Task to carry out: Below is a listing. Quote from it, exactly, the lines from the one containing "failed = [item.Name" down to the one containing "for node in", both ends included, and nothing else.

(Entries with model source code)

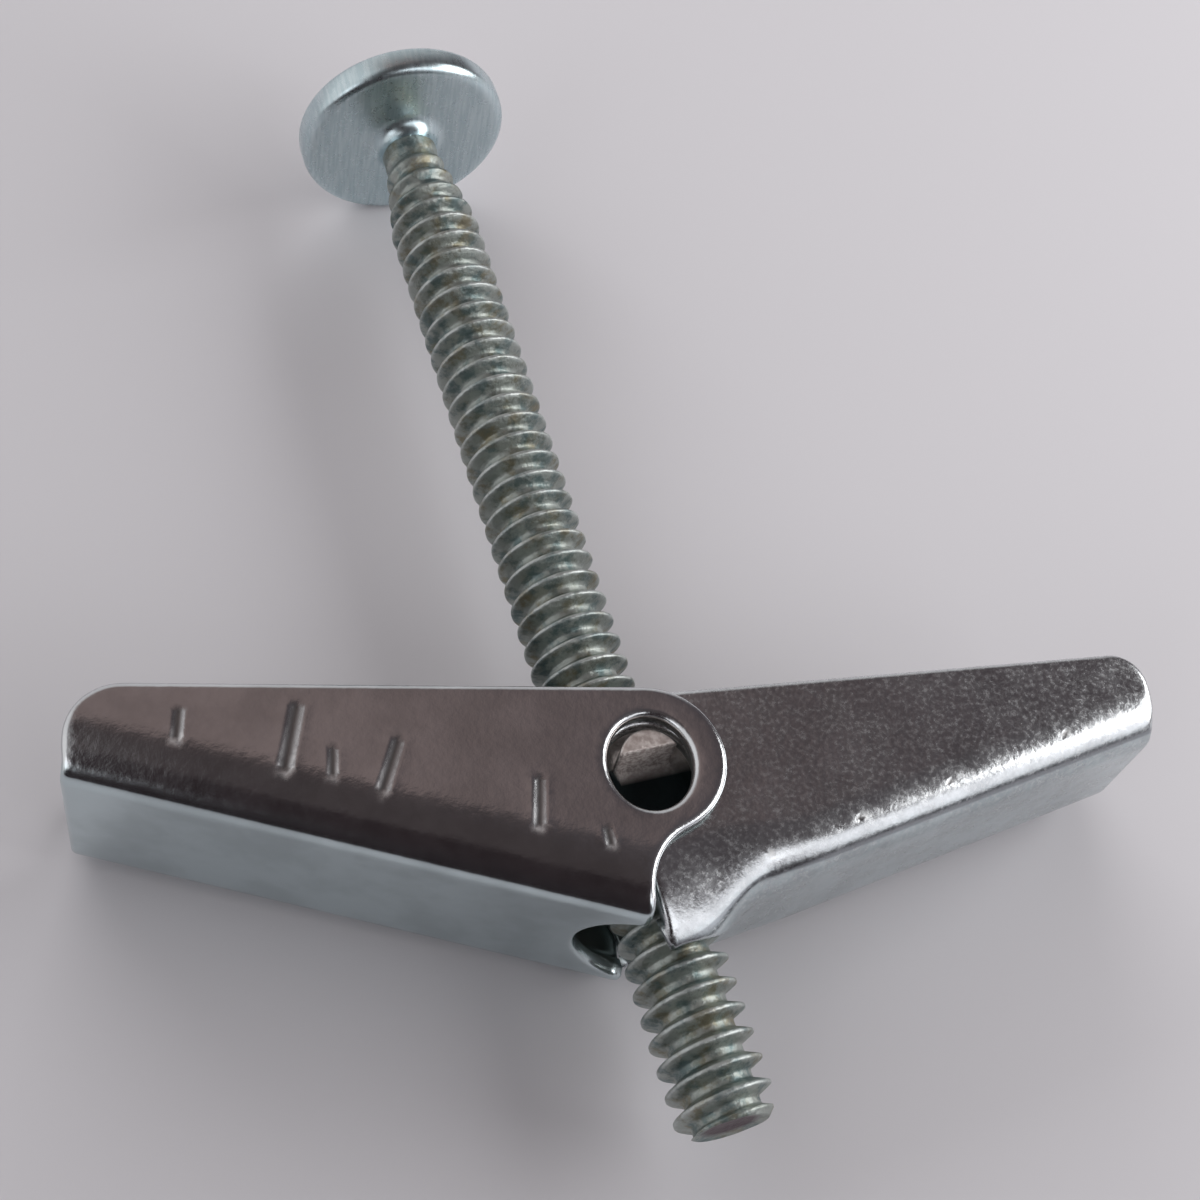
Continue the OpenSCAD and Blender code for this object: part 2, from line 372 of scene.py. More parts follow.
def plate(loops, thickness, top_rounds, low_round, lattice):
    """A plate with rounded edges: points of (u, v, height), faces, and a mark that is 1 on an edge.

    The first loop is the outline and the others are holes. top_rounds gives the width and depth of
    the top edge's rounding for each loop, and low_round that of every lower edge.
    """
    loops = [l if (area(l) > 0) == (k == 0) else l[::-1] for k, l in enumerate(loops)]
    loops = [settle(l, r[0]) for l, r in zip(loops, top_rounds)]
    insets = [l - outward(l) * r[0] for l, r in zip(loops, top_rounds)]
    core = lattice[inside(lattice, insets)]
    core = core[clearance(core, insets) > CORE_ROOM]
    flat = np.vstack(insets + [core])
    edges, first = [], 0
    for loop in insets:
        edges += [(first + k, first + (k + 1) % len(loop)) for k in range(len(loop))]
        first += len(loop)
    made = delaunay_2d_cdt([Vector(p) for p in flat], edges, [], 0, 1e-6)
    source = [ids[0] if ids else -1 for ids in made[3]]
    if -1 in source or len(source) != len(flat):
        raise ValueError("the plate's outline crosses itself")
    triangles = np.array([[source[i] for i in f] for f in made[2]])
    middles = flat[triangles].mean(axis=1)
    spread = np.cross(flat[triangles[:, 1]] - flat[triangles[:, 0]],
                      flat[triangles[:, 2]] - flat[triangles[:, 0]])
    triangles[spread < 0] = triangles[spread < 0][:, ::-1]
    triangles = triangles[inside(middles, insets) & (np.abs(spread) > SLIVER)]
    half, count = thickness / 2, len(flat)
    points = [np.c_[flat, np.full(count, half)], np.c_[flat, np.full(count, -half)]]
    faces = triangles.tolist() + (triangles[:, ::-1] + count).tolist()
    near = [np.zeros(2 * count)]
    total, first = 2 * count, 0
    low_bevel = 0.3 * low_round
    for loop, inset, (width, depth) in zip(loops, insets, top_rounds):
        way, size = outward(loop), len(loop)
        rows = [list(range(first, first + size))]
        shapes = [(width * math.sin(a), half - depth * (1 - math.cos(a)), 1.0)
                  for a in EDGE_TURNS]
        shapes += [(width, -half + low_round, 1.0),
                   (width - low_bevel, -half + low_bevel, 1.0),
                   (width - low_round, -half, 0.6)]
        for out, height, mark in shapes:
            points.append(np.c_[inset + way * out, np.full(size, height)])
            near.append(np.full(size, mark))
            rows.append(list(range(total, total + size)))
            total += size
        rows.append([i + count for i in rows[0]])
        for upper, lower in zip(rows, rows[1:]):
            for k in range(size):
                n = (k + 1) % size
                faces.append((upper[k], lower[k], lower[n], upper[n]))
        first += size
    return np.vstack(points), faces, np.concatenate(near)


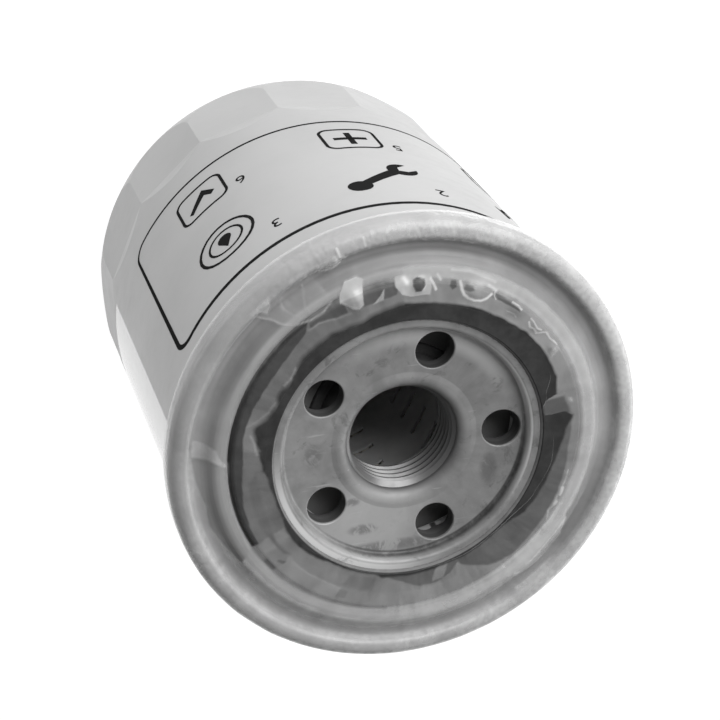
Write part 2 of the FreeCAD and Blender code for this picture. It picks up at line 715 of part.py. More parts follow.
failed = [item.Name for item in doc.Objects if {"Invalid", "Error"} & set(item.State)]
broken = [part.Label for part in parts if part.Shape.isNull() or not part.Shape.isValid()]
if failed or broken:
    raise RuntimeError(f"failed objects: {failed}; bad shapes: {broken}")

os.makedirs("parts", exist_ok=True)
for part in parts:
    part.Shape.exportStep(os.path.join("parts", f"{part.Label}.step"))
    print(part.Label, round(part.Shape.Volume, 1), len(part.Shape.Solids))
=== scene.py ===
import json
import math

import bmesh
import bpy
from mathutils import Matrix, Vector, noise


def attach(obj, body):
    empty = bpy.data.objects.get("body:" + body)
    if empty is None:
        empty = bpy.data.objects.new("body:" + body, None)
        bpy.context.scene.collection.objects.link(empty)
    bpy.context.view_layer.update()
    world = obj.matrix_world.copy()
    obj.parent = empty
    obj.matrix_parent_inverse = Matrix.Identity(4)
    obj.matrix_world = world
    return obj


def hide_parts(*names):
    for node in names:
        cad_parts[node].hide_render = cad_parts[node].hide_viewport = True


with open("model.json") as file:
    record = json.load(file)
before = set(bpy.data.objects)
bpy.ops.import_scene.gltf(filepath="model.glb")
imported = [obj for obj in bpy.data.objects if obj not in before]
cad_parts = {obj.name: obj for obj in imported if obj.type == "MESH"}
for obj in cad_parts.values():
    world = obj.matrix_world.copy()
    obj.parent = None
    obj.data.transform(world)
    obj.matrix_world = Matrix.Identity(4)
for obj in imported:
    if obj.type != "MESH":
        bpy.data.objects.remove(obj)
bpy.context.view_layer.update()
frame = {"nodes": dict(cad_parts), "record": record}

MM = 0.001

# Sizes of the solids that the looks follow, in millimetres.
CAN_RADIUS = 40.0
ELEMENT_TOP = 89.0
PORTS = 5
PORT_CIRCLE = 17.7
PORT_RADIUS = 3.5


# ---------------------------------------------------------------- materials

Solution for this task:
failed = [item.Name for item in doc.Objects if {"Invalid", "Error"} & set(item.State)]
broken = [part.Label for part in parts if part.Shape.isNull() or not part.Shape.isValid()]
if failed or broken:
    raise RuntimeError(f"failed objects: {failed}; bad shapes: {broken}")

os.makedirs("parts", exist_ok=True)
for part in parts:
    part.Shape.exportStep(os.path.join("parts", f"{part.Label}.step"))
    print(part.Label, round(part.Shape.Volume, 1), len(part.Shape.Solids))
=== scene.py ===
import json
import math

import bmesh
import bpy
from mathutils import Matrix, Vector, noise


def attach(obj, body):
    empty = bpy.data.objects.get("body:" + body)
    if empty is None:
        empty = bpy.data.objects.new("body:" + body, None)
        bpy.context.scene.collection.objects.link(empty)
    bpy.context.view_layer.update()
    world = obj.matrix_world.copy()
    obj.parent = empty
    obj.matrix_parent_inverse = Matrix.Identity(4)
    obj.matrix_world = world
    return obj


def hide_parts(*names):
    for node in names:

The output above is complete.